La nuit était déjà tombée derrière le clocher en face de l'appartement de la jeune femme lorsque celle-ci ferma son ordinateur après avoir réservé une place sur le vol Paris-Nagoya pour le lendemain. La fatigue et l'énervement cohabitait en elle et l'empêchait de rester en place jusqu'à ce que son regard se fixât sur son walker qu'elle avait démonté pour le nettoyer. Posée sur la tapisserie verte du billard, l'arme brillait toujours et les cartouches encore rangées dans leur boîte n'avait pas servi à Mireille une seule fois. Elle s'occupa à le rassembler et à le dissimuler dans son sac à main avant de rejoindre son lit qu'elle n'avait pas eu le temps de faire. Son sommeil fut hanté par la mélodie dont elle souffrait chaque note comme une larme arrachée à son inconscient.
« Mesdames, Mesdemoiselles et Messieurs, le personnel de bord vous informe que nous arriverons à Nagoya dans quinze minutes, la température extérieure est de vingt-deux degrés et le ciel nuageux. En espérant que vous avez fait un agréable voyage et passé une bonne nuit dans notre compagnie, nous vous souhaitons une belle journée. »
Mireille se réveilla brutalement et ne parvint à se consoler de son trouble que lorsque les échos de la mélodie se furent perdus derrière le sifflement des réacteurs. Mécaniquement, elle plongea la main dans son sac pour sentir la crosse de son arme, mais se prétexta de regarder l'heure sur son téléphone. Elle regarda ensuite le soleil se lever sous les nuages. L'avion était déjà passé sous la couverture nuageuse et les volets de bord de fuite sortaient lentement des ailes, entamant la décélération de l'appareil.

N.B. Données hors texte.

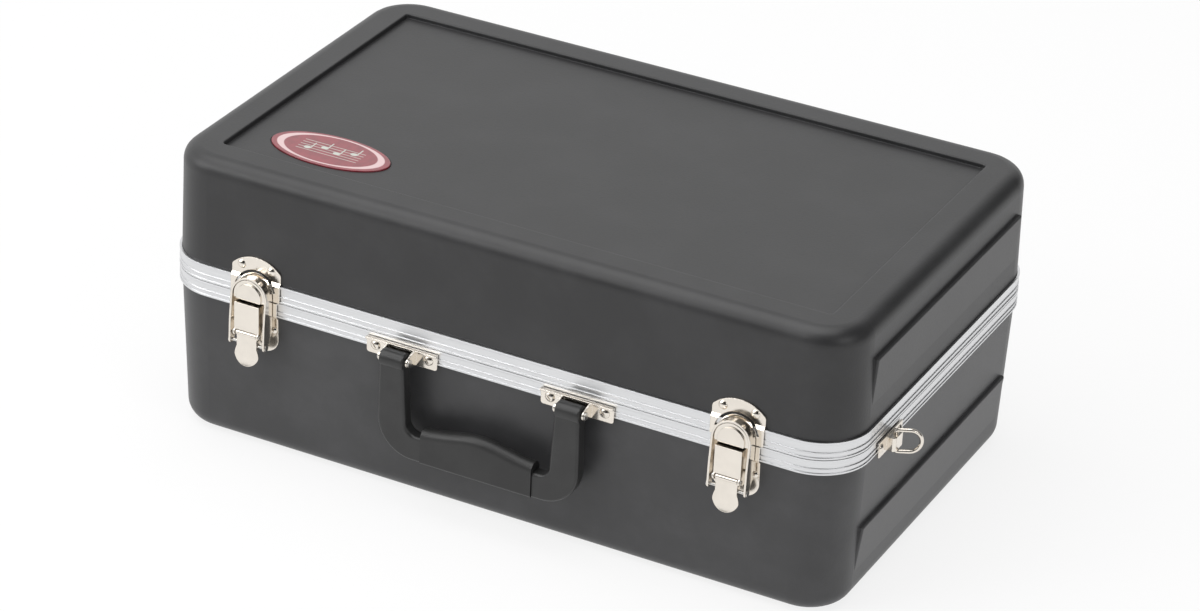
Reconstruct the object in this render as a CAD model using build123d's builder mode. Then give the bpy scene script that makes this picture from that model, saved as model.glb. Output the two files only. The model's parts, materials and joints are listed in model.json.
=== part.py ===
"""Cornet case: two moulded shells in aluminium valances, with latches, handle, strap rings and hinges.

Millimetres. +Z is up and the front, with the latches and the handle, faces -Y.
The origin is the centre of the bottom face. Depth is counted outward from the valances' outer face,
and the hardware's heights are counted from the seam between base and lid.
"""
import os
from math import asin, cos, degrees, radians, sin

from build123d import *

os.makedirs("parts", exist_ok=True)

# Shells
case_length = 460.0
case_width = 278.0
base_height = 106.8
lid_height = 80.5
corner_radius = 33.0
wall = 3.0
base_draft = 0.035
lid_draft = 0.020
bottom_round = 12.0
top_round = 10.7

# Valances
seam_gap = 0.4
base_band = 9.9
lid_band = 11.3
band_thickness = 1.5
band_relief = 0.5
web_thickness = 1.2
leg_thickness = 1.0
leg_height = 1.2
tongue_thickness = 1.2
tongue_height = 4.0
tongue_gap = 0.5
base_seam_rib = 1.6
base_middle_rib_start = 5.7
base_middle_rib_end = 6.5
base_edge_rib = 8.8
lid_seam_rib = 1.4
lid_middle_rib_start = 4.0
lid_middle_rib_end = 4.8
lid_edge_rib = 9.8

# Sunk panel of the lid, and the badge in it
panel_margin = 28.0
panel_depth = 3.0
panel_radius = 2.5
panel_lip = 1.0
badge_length = 80.0
badge_width = 39.0
badge_thickness = 1.4
badge_sink = 0.6
badge_gap = 0.5
badge_round = 0.45
badge_from_left = 58.0
badge_from_front = 29.5

# Bumper pads on the ends and the rear
pad_rise = 2.8
pad_round = 1.2
pad_height = 31.5
pad_above_bottom = 20.0
pad_below_top = 24.0
pad_corner_gap = 1.0

# Foam insert and lid cushion
soft_gap = 0.3
insert_gap = 2.0
insert_below_seam = 3.0
insert_margin = 12.0
pocket_corner = 4.0
block_gap = 0.2
bell_length = 60.0
bell_half = 66.0
bell_floor = 16.0
valve_half = 52.0
valve_floor = 42.0
pipe_length = 100.0
pipe_half = 21.0
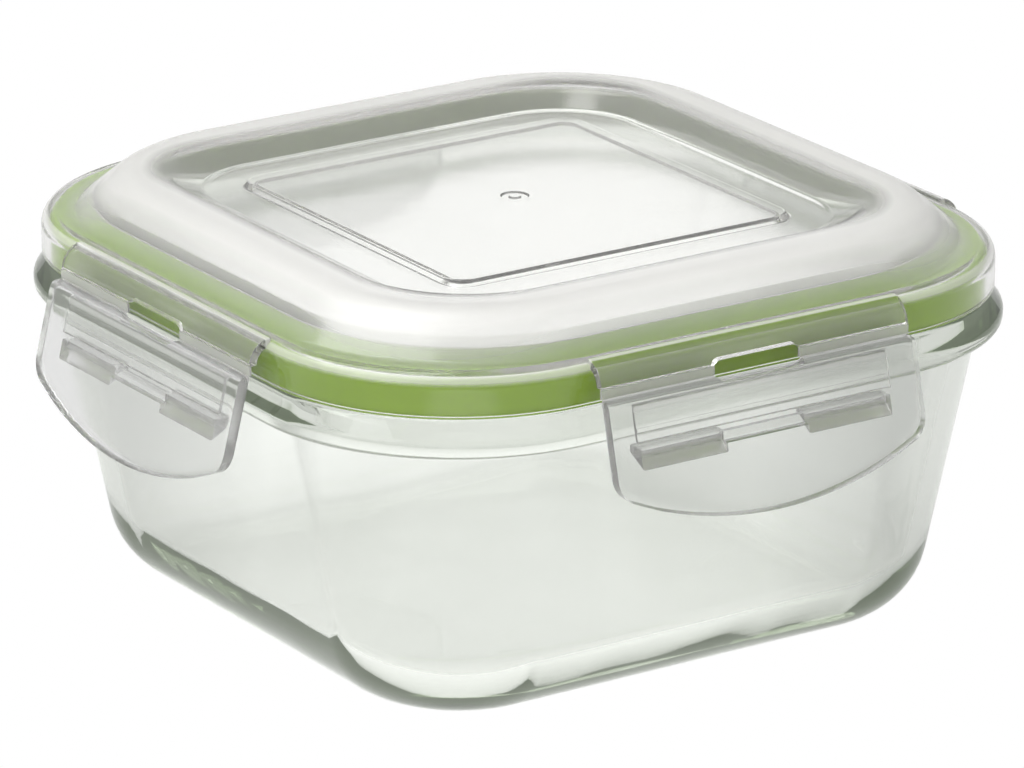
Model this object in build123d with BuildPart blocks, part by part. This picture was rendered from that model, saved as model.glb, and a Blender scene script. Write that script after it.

Dans le reflet de la vitre, Mireille vit son visage encore à moitié endormi et se rendit compte que des larmes qu'elle avait versées durant son sommeil avaient abîmé le noir de ses yeux. Discrètement, la jeune femme retoucha son maquillage et attendit que l'heure de l'atterrissage arrivât en bouclant sa ceinture. Le chuintement des turbines se fit plus de plus en plus sourd et en contre-bas, Mireille aperçut la mégalopole en bord de mer. Il n'était pas encore sept heures et la ville se trouvait déjà au plus fort de son activité.
L'avion survola bientôt les infrastructures de l'aéroport et tous trains d'atterrissage dehors, l'appareil alla au contact de la piste et s'arrêta à l'entrée de l'aérogare sans incident. Mireille était arrivée à Nagoya.